=== What the exercise asks ===
Produce the listing below again, exactly as shown.

▬▬▬▬▬▬▬▬▬▬

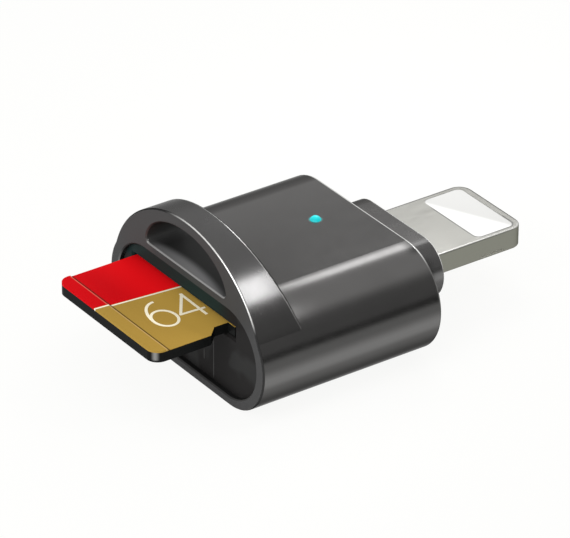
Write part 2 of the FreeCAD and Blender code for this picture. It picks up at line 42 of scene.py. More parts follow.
# The housing and the end plate: one tube of die-cast alloy with the lanyard arch on it, closed by
# a machined plate with the plug's collar. Both are bead-blasted, then plated in gunmetal grey. The
# edges of arch and plate are cut bright, and carry painted highlights where they catch the light
# and painted shade where they don't; the front face and the lanyard hole stay dull. The satin's
# tones hold painted light and shade, and a painted cyan glow lies round the status light.
class Amount:
    """A number worked out at each point of a surface, which adds and multiplies like any other."""

    def __init__(self, socket):
        self.socket = socket

    def step(self, operation, other=0.0):
        """One step of arithmetic on this amount and a number or another amount."""
        math = self.socket.id_data.nodes.new("ShaderNodeMath")
        math.operation = operation
        plug_in(math.inputs[0], self)
        plug_in(math.inputs[1], other)
        return Amount(math.outputs["Value"])

    def __add__(self, other):
        return self.step("ADD", other)

    def __sub__(self, other):
        return self.step("SUBTRACT", other)

    def __mul__(self, other):
        return self.step("MULTIPLY", other)

    def __truediv__(self, other):
        return self.step("DIVIDE", other)

    def __abs__(self):
        return self.step("ABSOLUTE")

    def squared(self):
        """This amount times itself."""
        return self.step("POWER", 2.0)

    def above_zero(self):
        """This amount, or zero where it is below zero."""
        return self.step("MAXIMUM", 0.0)

    def mapped(self, start, end, low, high, shape="SMOOTHSTEP"):
        """Carries start..end over to low..high, held at both ends."""
        curve = self.socket.id_data.nodes.new("ShaderNodeMapRange")
        curve.interpolation_type = shape
        for name, number in zip(("From Min", "From Max", "To Min", "To Max"), (start, end, low, high)):
            curve.inputs[name].default_value = number
        plug_in(curve.inputs["Value"], self)
        return Amount(curve.outputs["Result"])

    def rise(self, start, end):
        """A share that goes from 0 at start to 1 at end."""
        return self.mapped(start, end, 0.0, 1.0)

    def fall(self, start, end):
        """A share that goes from 1 at start to 0 at end."""
        return self.mapped(start, end, 1.0, 0.0)

    def within(self, start, full, painted_highlight_fade, end):
        """A share that is 1 from full to fading and 0 outside start to end."""
        return self.rise(start, full) * self.fall(painted_highlight_fade, end)

    def blend(self, first, second):
        """A colour that goes from first to second as this share goes from 0 to 1."""
        mix = self.socket.id_data.nodes.new("ShaderNodeMix")
        mix.data_type = "RGBA"
        colours = [socket for socket in mix.inputs if socket.type == "RGBA"]
        plug_in(colours[0], first)
        plug_in(colours[1], second)
        plug_in(mix.inputs["Factor"], self)
        return [socket for socket in mix.outputs if socket.type == "RGBA"][0]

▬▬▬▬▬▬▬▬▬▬

=== Output for this task ===
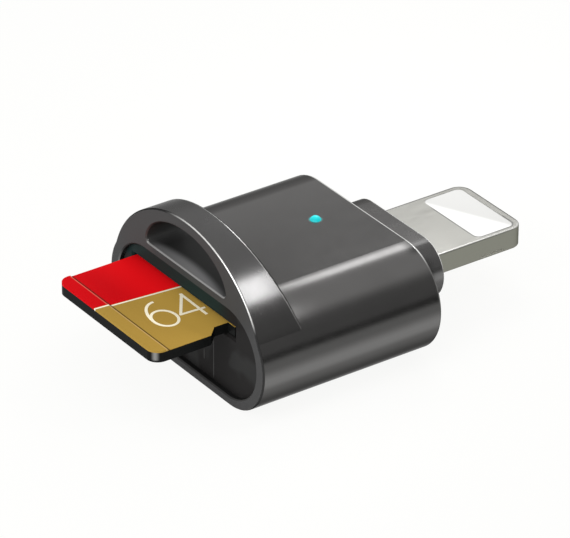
Write part 2 of the FreeCAD and Blender code for this picture. It picks up at line 42 of scene.py. More parts follow.
# The housing and the end plate: one tube of die-cast alloy with the lanyard arch on it, closed by
# a machined plate with the plug's collar. Both are bead-blasted, then plated in gunmetal grey. The
# edges of arch and plate are cut bright, and carry painted highlights where they catch the light
# and painted shade where they don't; the front face and the lanyard hole stay dull. The satin's
# tones hold painted light and shade, and a painted cyan glow lies round the status light.
class Amount:
    """A number worked out at each point of a surface, which adds and multiplies like any other."""

    def __init__(self, socket):
        self.socket = socket

    def step(self, operation, other=0.0):
        """One step of arithmetic on this amount and a number or another amount."""
        math = self.socket.id_data.nodes.new("ShaderNodeMath")
        math.operation = operation
        plug_in(math.inputs[0], self)
        plug_in(math.inputs[1], other)
        return Amount(math.outputs["Value"])

    def __add__(self, other):
        return self.step("ADD", other)

    def __sub__(self, other):
        return self.step("SUBTRACT", other)

    def __mul__(self, other):
        return self.step("MULTIPLY", other)

    def __truediv__(self, other):
        return self.step("DIVIDE", other)

    def __abs__(self):
        return self.step("ABSOLUTE")

    def squared(self):
        """This amount times itself."""
        return self.step("POWER", 2.0)

    def above_zero(self):
        """This amount, or zero where it is below zero."""
        return self.step("MAXIMUM", 0.0)

    def mapped(self, start, end, low, high, shape="SMOOTHSTEP"):
        """Carries start..end over to low..high, held at both ends."""
        curve = self.socket.id_data.nodes.new("ShaderNodeMapRange")
        curve.interpolation_type = shape
        for name, number in zip(("From Min", "From Max", "To Min", "To Max"), (start, end, low, high)):
            curve.inputs[name].default_value = number
        plug_in(curve.inputs["Value"], self)
        return Amount(curve.outputs["Result"])

    def rise(self, start, end):
        """A share that goes from 0 at start to 1 at end."""
        return self.mapped(start, end, 0.0, 1.0)

    def fall(self, start, end):
        """A share that goes from 1 at start to 0 at end."""
        return self.mapped(start, end, 1.0, 0.0)

    def within(self, start, full, painted_highlight_fade, end):
        """A share that is 1 from full to fading and 0 outside start to end."""
        return self.rise(start, full) * self.fall(painted_highlight_fade, end)

    def blend(self, first, second):
        """A colour that goes from first to second as this share goes from 0 to 1."""
        mix = self.socket.id_data.nodes.new("ShaderNodeMix")
        mix.data_type = "RGBA"
        colours = [socket for socket in mix.inputs if socket.type == "RGBA"]
        plug_in(colours[0], first)
        plug_in(colours[1], second)
        plug_in(mix.inputs["Factor"], self)
        return [socket for socket in mix.outputs if socket.type == "RGBA"][0]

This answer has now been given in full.